**EXERCISE INSTRUCTIONS**
Repeat exactly what appears from the opening line of the listing to the line with "import Sketcher", inclusive.

**RECORDED DATA**

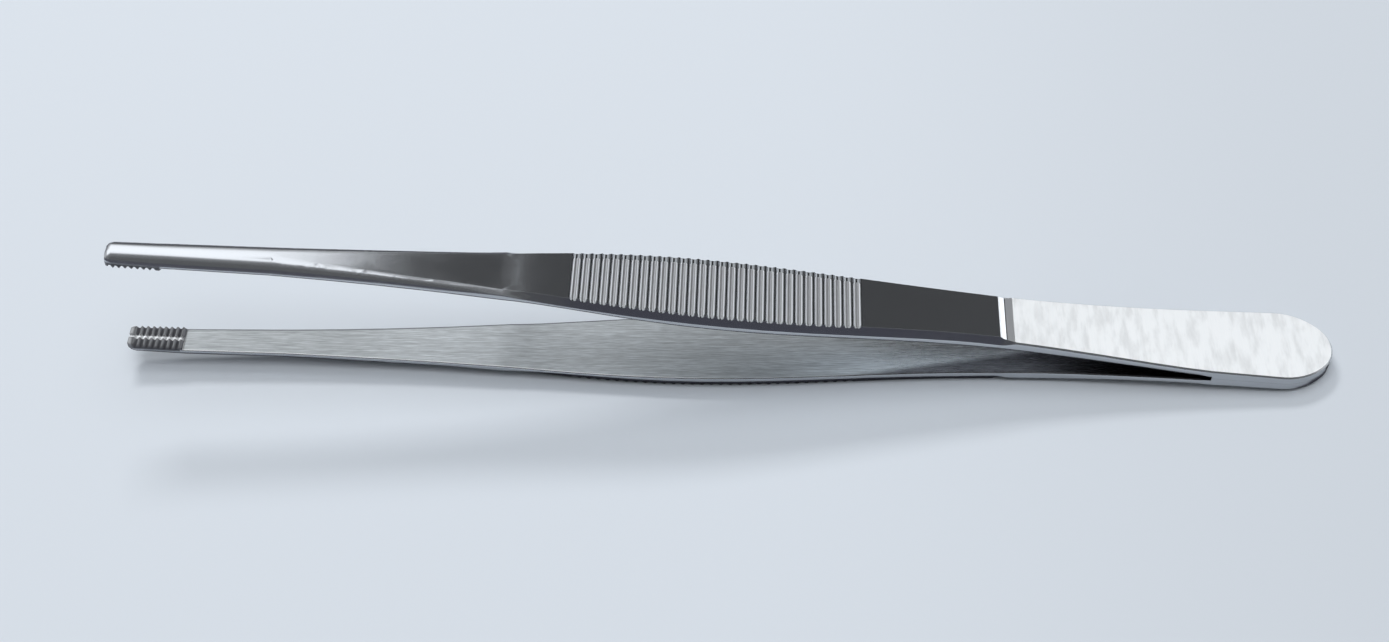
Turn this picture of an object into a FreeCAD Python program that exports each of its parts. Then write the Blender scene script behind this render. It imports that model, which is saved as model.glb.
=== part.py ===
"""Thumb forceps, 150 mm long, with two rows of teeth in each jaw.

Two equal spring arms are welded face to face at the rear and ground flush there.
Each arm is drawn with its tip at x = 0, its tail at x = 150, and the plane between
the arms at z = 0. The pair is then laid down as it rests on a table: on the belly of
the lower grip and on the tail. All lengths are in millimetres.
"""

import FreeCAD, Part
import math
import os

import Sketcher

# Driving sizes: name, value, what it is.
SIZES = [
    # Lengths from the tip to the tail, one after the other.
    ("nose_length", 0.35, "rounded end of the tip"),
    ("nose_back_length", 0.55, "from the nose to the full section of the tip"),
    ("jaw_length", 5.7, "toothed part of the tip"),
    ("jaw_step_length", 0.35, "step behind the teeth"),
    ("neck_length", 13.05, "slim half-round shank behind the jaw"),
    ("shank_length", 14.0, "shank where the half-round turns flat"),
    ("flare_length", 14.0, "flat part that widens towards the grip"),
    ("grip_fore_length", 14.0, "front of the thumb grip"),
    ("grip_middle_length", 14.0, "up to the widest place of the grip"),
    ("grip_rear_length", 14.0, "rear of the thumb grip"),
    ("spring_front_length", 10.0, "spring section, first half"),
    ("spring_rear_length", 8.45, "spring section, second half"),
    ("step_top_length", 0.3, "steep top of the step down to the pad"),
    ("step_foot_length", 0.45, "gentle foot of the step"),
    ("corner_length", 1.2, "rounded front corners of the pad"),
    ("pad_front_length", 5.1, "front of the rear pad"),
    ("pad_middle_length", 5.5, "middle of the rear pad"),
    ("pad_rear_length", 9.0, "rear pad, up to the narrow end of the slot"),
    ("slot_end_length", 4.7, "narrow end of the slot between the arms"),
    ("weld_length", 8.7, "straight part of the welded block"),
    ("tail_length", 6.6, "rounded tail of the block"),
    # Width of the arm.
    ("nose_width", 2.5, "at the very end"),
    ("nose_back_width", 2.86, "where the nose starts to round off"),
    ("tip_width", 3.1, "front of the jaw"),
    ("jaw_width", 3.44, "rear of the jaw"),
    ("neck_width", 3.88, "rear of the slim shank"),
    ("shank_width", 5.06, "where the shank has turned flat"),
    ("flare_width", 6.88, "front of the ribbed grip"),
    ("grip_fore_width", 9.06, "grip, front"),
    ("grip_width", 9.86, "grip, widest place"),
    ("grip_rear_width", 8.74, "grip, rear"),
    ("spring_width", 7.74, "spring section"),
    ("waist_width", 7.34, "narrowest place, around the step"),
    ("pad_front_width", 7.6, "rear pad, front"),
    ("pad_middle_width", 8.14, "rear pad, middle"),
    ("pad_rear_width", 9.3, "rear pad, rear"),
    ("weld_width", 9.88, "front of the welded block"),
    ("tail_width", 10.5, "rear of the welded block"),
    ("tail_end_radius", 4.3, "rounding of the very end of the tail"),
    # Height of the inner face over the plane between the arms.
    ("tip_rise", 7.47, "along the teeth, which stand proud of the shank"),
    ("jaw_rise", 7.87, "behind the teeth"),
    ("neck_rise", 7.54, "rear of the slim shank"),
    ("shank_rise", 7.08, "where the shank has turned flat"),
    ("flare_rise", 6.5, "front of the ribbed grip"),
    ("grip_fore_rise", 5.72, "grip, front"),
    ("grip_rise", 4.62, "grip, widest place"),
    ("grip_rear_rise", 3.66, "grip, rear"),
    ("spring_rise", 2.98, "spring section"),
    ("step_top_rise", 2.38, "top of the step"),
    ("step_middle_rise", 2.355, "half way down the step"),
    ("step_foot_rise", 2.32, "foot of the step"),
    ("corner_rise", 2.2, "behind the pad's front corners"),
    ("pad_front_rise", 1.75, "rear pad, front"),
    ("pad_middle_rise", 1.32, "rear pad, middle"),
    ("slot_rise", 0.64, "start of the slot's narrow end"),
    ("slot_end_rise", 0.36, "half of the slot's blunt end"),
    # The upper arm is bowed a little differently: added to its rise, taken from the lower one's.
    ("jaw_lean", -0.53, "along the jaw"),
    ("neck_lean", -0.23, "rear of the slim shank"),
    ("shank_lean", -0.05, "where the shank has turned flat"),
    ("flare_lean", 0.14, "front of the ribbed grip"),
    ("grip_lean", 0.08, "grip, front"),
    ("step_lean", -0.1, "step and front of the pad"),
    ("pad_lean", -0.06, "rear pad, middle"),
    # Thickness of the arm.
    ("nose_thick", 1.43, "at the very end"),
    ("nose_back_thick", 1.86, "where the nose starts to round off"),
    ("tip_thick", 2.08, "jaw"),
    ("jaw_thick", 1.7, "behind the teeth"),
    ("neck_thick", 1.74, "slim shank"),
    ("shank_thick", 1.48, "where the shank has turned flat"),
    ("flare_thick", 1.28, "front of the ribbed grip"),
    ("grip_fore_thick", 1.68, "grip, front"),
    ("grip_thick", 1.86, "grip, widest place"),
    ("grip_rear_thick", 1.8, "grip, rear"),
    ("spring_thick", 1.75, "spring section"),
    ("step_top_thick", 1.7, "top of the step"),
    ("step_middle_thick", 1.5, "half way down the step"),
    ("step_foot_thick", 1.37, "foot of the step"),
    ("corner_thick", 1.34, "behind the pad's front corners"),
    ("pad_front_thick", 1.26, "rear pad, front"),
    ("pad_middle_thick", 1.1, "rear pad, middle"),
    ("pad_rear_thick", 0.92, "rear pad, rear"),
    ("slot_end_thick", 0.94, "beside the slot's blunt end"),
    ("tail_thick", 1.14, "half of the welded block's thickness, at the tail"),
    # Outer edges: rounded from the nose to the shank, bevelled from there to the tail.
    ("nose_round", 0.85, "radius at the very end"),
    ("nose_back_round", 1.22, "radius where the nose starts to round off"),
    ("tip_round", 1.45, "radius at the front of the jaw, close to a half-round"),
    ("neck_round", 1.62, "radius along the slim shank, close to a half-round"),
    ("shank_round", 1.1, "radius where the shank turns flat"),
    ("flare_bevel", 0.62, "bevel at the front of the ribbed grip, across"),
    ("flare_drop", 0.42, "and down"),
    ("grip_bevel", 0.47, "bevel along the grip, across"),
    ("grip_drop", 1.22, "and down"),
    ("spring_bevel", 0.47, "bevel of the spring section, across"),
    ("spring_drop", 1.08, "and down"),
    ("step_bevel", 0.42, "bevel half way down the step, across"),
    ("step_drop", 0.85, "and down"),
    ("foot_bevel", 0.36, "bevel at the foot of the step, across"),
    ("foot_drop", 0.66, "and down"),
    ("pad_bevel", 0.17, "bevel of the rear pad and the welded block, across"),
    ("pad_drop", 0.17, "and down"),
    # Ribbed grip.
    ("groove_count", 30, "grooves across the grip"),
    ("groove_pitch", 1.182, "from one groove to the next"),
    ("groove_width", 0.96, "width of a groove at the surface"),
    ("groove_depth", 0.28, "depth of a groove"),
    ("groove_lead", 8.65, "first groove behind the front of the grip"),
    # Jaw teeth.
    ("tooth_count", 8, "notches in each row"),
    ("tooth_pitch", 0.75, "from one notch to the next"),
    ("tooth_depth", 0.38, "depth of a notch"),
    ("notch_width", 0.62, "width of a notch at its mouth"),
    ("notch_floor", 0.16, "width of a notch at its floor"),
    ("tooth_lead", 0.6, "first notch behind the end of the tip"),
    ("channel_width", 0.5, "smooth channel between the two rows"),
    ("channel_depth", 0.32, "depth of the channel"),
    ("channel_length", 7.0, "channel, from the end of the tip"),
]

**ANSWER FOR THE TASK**
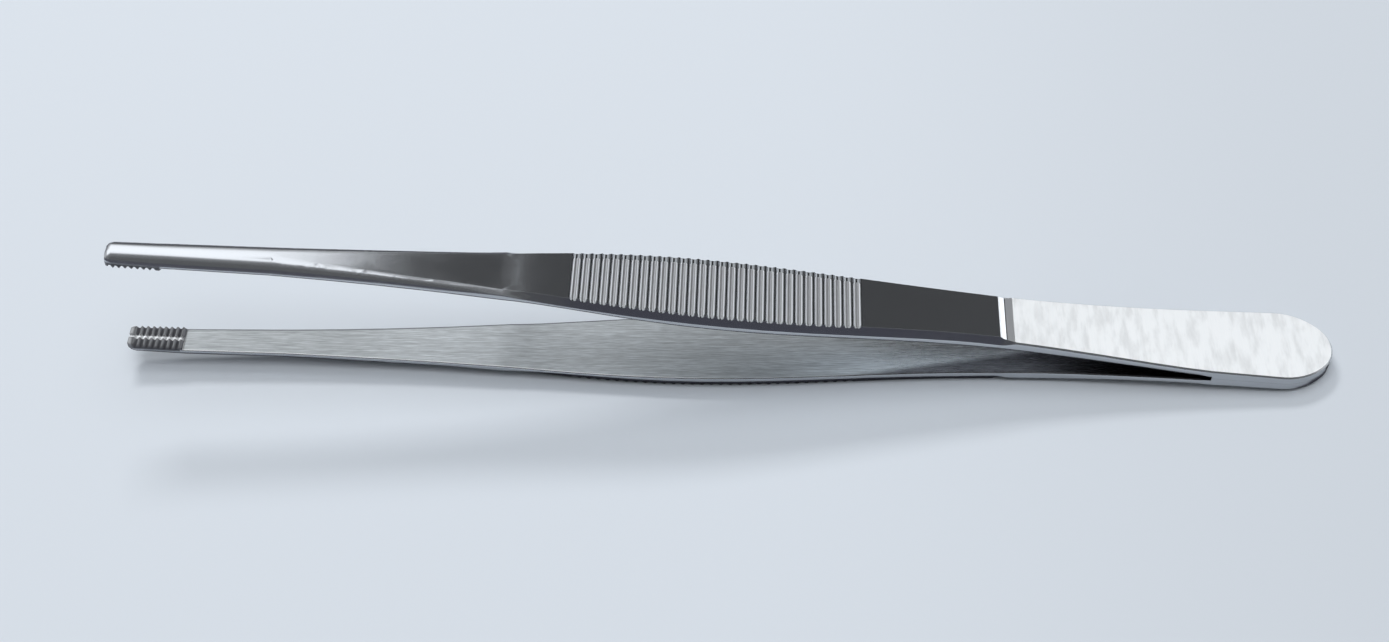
Turn this picture of an object into a FreeCAD Python program that exports each of its parts. Then write the Blender scene script behind this render. It imports that model, which is saved as model.glb.
=== part.py ===
"""Thumb forceps, 150 mm long, with two rows of teeth in each jaw.

Two equal spring arms are welded face to face at the rear and ground flush there.
Each arm is drawn with its tip at x = 0, its tail at x = 150, and the plane between
the arms at z = 0. The pair is then laid down as it rests on a table: on the belly of
the lower grip and on the tail. All lengths are in millimetres.
"""

import FreeCAD, Part
import math
import os

import Sketcher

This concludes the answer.